Sonoporation refers to transdermal drug delivery using ultrasonics. When something vibrates ultrasonically in a liquid, the pressure oscillations created can raise the temperature of small regions of the liquid to the boiling point. This creates a stream of microscopic cavitation bubbles flowing out from the vibrating source. When the bubbles collapse, a jet of fluid rushes through the center of the bubble with incredible pressure (see Figure 3). You could think of this jet as a microscopic battering ram or as an injection.

In sonoporation, collapsing cavitation bubbles are used to loosen epithelial cells, making the skin barrier permeable enough for large molecules to penetrate.
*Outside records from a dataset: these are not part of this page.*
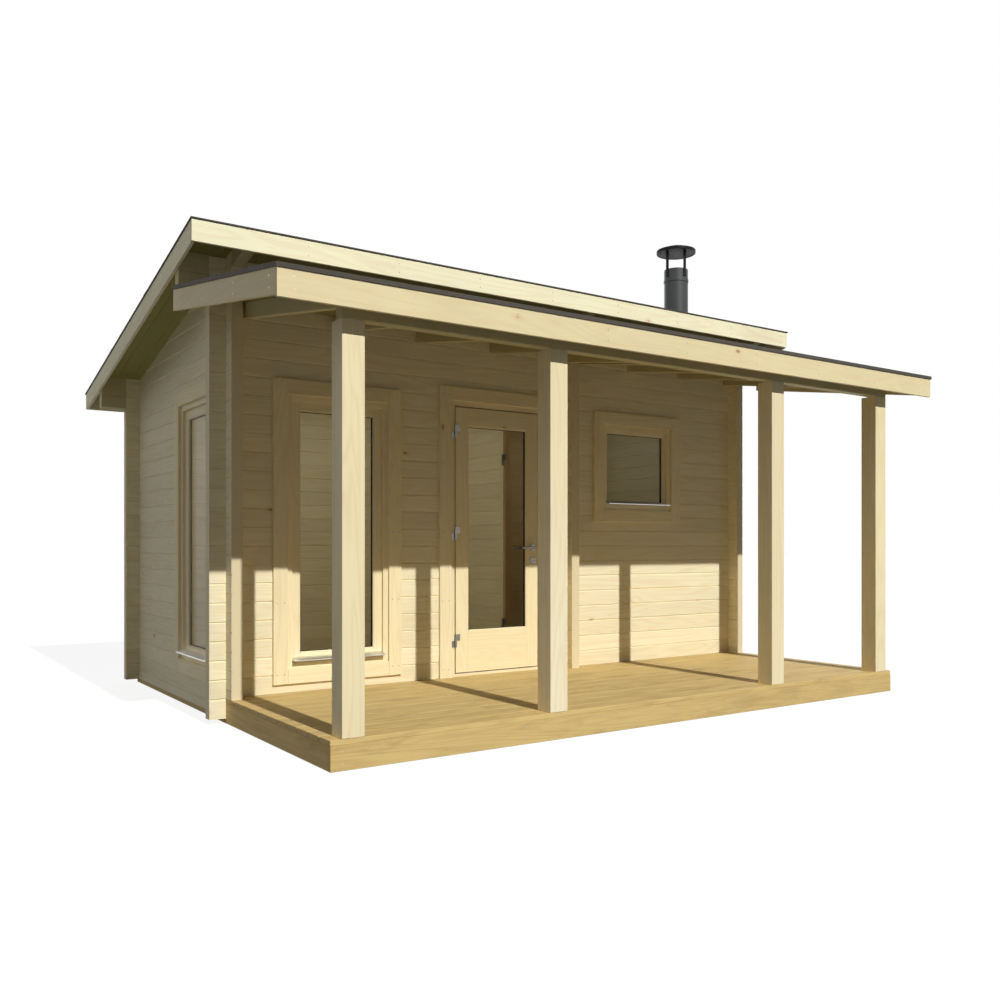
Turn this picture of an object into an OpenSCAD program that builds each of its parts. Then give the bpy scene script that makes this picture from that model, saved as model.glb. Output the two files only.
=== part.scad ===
// Log sauna cabin with a porch: interlocking log walls, a monopitch main roof that falls to
// the back and a lower porch roof that falls to the front. Millimetres, +Z up.
// Inside the modules x runs right from the cabin's left wall, y runs back from the front edge
// of the deck and z runs up from the ground; place() moves all of it to the part's own origin,
// at ground level under the middle of the bounding box.

/* [Cabin] */
// Width over the outer faces of the side walls
cabin_w = 4440; // [4000:10:5330]
// Depth over the outer faces of the front and back walls
cabin_d = 2120; // [1800:10:2600]
// Depth of the deck in front of the front wall
porch_d = 1500; // [1260:10:1800]
// Height of the front wall's outer face under the roof boards, above the ground
wall_h = 2790; // [2700:5:2960]

/* [Logs] */
// Thickness of a wall log
log_t = 70; // [60:1:84]
// Height of one log course
log_h = 115; // [96:1:138]
// How far the log ends stand out past a crossing
log_end = 100; // [84:1:120]
// Depth of the V groove between two courses
groove = 6; // [3:1:8]

/* [Base and floor] */
// Height of the treated base beams under the logs
base_h = 30; // [24:1:36]
// Thickness of the floor and deck boards
board_t = 28; // [24:1:34]
// Height of the deck's walking surface above the ground
deck_h = 150; // [125:1:180]
// Spacing of the joists under the deck and the floor
joist_step = 560; // [400:10:680]

/* [Roofs] */
// Slope of the main roof, down to the back
main_pitch = 12; // [10:0.5:13]
// Slope of the porch roof, down to the front
porch_pitch = 9; // [7.5:0.5:10]
// Front overhang of the main roof past the front wall
main_front = 326; // [280:1:391]
// Back overhang of the main roof past the back wall
main_back = 400; // [335:1:480]
// Side overhang of the main roof past the side walls
main_side = 300; // [250:1:360]
// Front overhang of the porch roof past the deck
porch_front = 124; // [100:1:149]
// Side overhang of the porch roof past the side walls
porch_side = 310; // [260:1:372]
// Height of the top of the porch roof boards at their front edge
porch_eave_h = 2298; // [2250:1:2340]
// Thickness of the roof boards
roof_board_t = 20; // [17:1:24]
// Height of the main roof's fascia and barge boards
main_fascia_h = 124; // [104:1:148]
// Height of the porch roof's fascia
porch_fascia_h = 132; // [110:1:150]
// Height of the porch roof's barge boards
porch_barge_h = 122; // [102:1:146]
// Thickness of the fascia and barge boards
fascia_t = 20; // [17:1:24]
// Thickness of the main roof's felt with its edge
felt_t = 8; // [6:1:12]
// Thickness of the porch roof's felt with its edge
porch_felt_t = 22; // [18:1:26]

/* [Posts] */
// Side of a square porch post
post_w = 120; // [100:1:144]
// Gap between the end posts and the deck's ends
post_in = 60; // [50:1:72]
// Left face of the second post
post_2_x = 1300; // [1200:1:1340]
// Left face of the third post
post_3_x = 3128; // [2900:1:3400]
// Height of the beam over the posts
beam_h = 150; // [125:1:180]
// Thickness of the beam over the posts
beam_t = 70; // [58:1:84]

/* [Entrance door] */
// Left edge of the doorway in the logs
door_x = 1566; // [1540:1:1700]
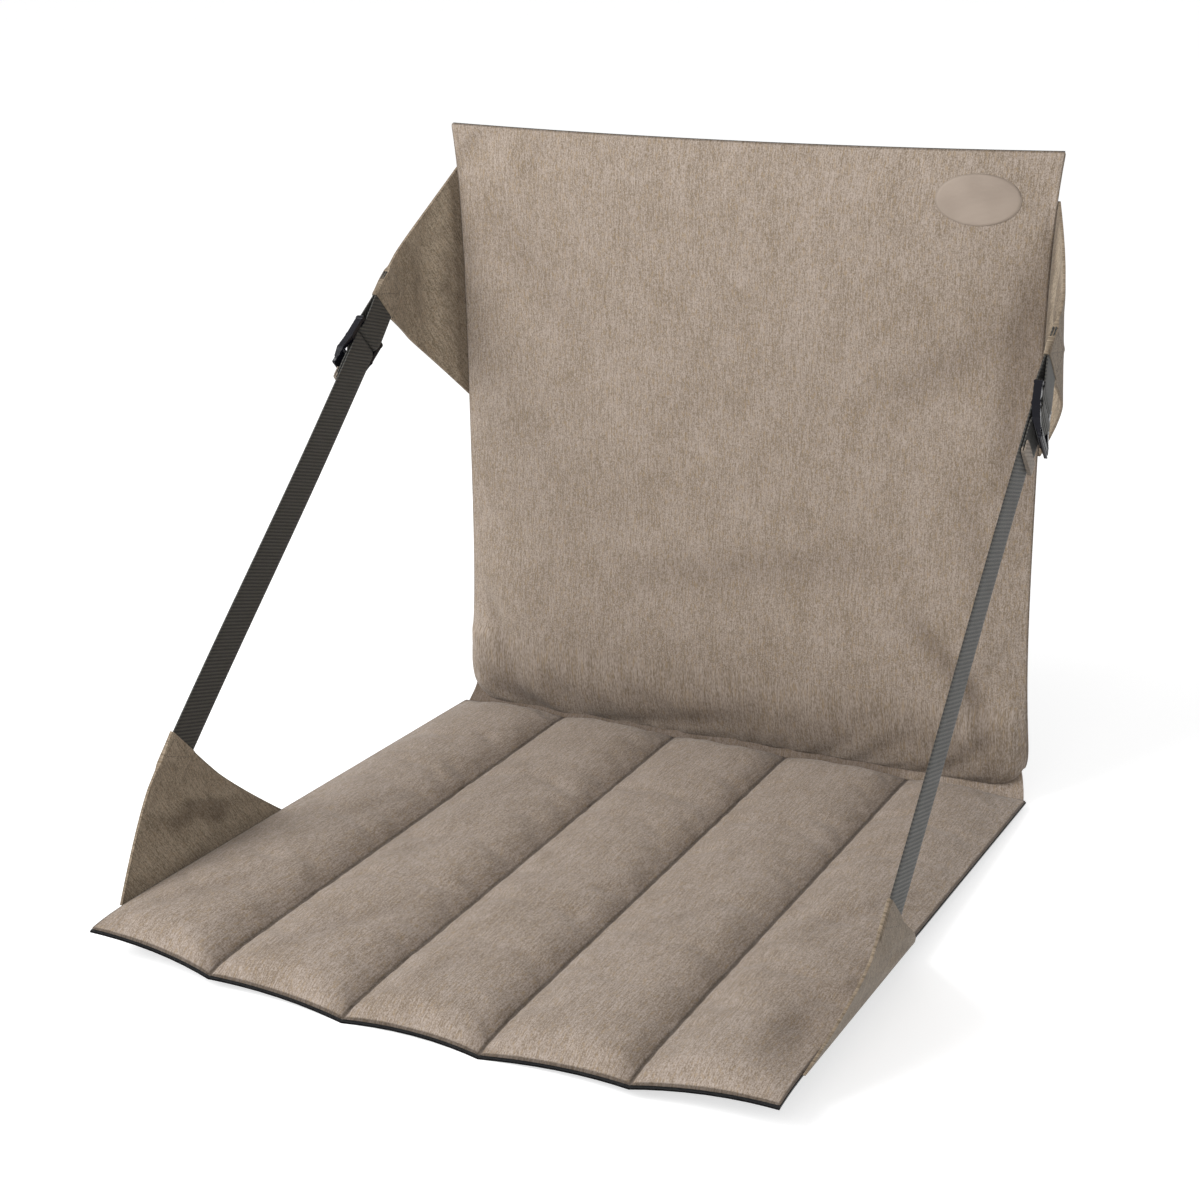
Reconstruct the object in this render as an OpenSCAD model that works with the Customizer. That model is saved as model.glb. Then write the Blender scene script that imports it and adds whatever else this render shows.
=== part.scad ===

Obviously, if the pathogens are hiding from traditional therapy in a soft-tissue hideout — and if ultrasonic delivery can force antimicrobials into their lair — ultrasonic delivery of medicaments should help resolve “refractory” periodontitis.

Dental ultrasonic tips have been designed to remove calculus or plaque. I don't know of any tips designed specifically to optimize the amount of cavitation they create. Several years ago I worked with Tom Matulo, PhD, of the University of Washington's Applied Physics Laboratory, exploring the possibility of getting government funding to examine ultrasonic design specifically to enhance the ability to deliver pathogen-destroying medicaments in a pocket.

We didn't get the grant; so, ultimately, we had to drop the project. But Tom's preliminary research was fascinating. He showed that the cavitation did indeed occur around an ultrasonic tip, but that its pattern varied dramatically depending on tip design, oscillation frequency, and power setting (see Figure 4). This suggested that the effectiveness might be improved significantly to optimize delivery of medicaments.

This is all largely speculative. But it might explain why the research concerning ultrasonic application of antimicrobials remains so mixed. The current consensus appears to be that for patients suffering mild-to-moderate periodontitis, the difference between water and antimicrobial in the ultrasonic lavage is not clinically significant. Both types of patients seem to get better. However, for patients with severe pockets, particularly with complicating factors such as insulin-dependent diabetes or those who are immunocompromised, adding chlorhexidine or povidone iodine to the lavage may improve the prognosis.

Perhaps (and remember, this is speculation) in severe cases, the pathogens have penetrated the tissue, and sonoporation forces the antimicrobial agent into the tissue where the beasts are hiding. So in these cases, the marriage of ultrasonics and antimicrobials may make the difference.


  1. Christersson LA, et al. Tissue localization of Actinobacillus actinomycetemcomitans in human periodontitis. Light immunofluorescence and electron microscope studies. Jour Periodontol. 58(8), p529-39, 87.
  2. Kurita-Ochiai T, et al. Adoptive transfer of suppressor T-cells induced by Actinobacillus actinomycetemcomitans regulates immune response. J Periodontl Res. 29:1-8, 1994.
  3. Chi B, et al. Role of dentilisin in Treponema denticola epithelial cell layer penetration. Res. Microbilo. 154:9, p637-43, Nov 03.
  4. Holt SC, et al. Factors in virulence expression and their role in periodontal disease pathogenesis. Crit Rev Oral Biol Med. 2:177-281, 1991.
  5. Haffajee AD, et al. Clinical and microbiological changes associated with the use of combined antimicrobial therapies to treat “refractory” periodontitis. Jour of Clin Perio, Vol 31:10, p. 869-877, Oct 2004.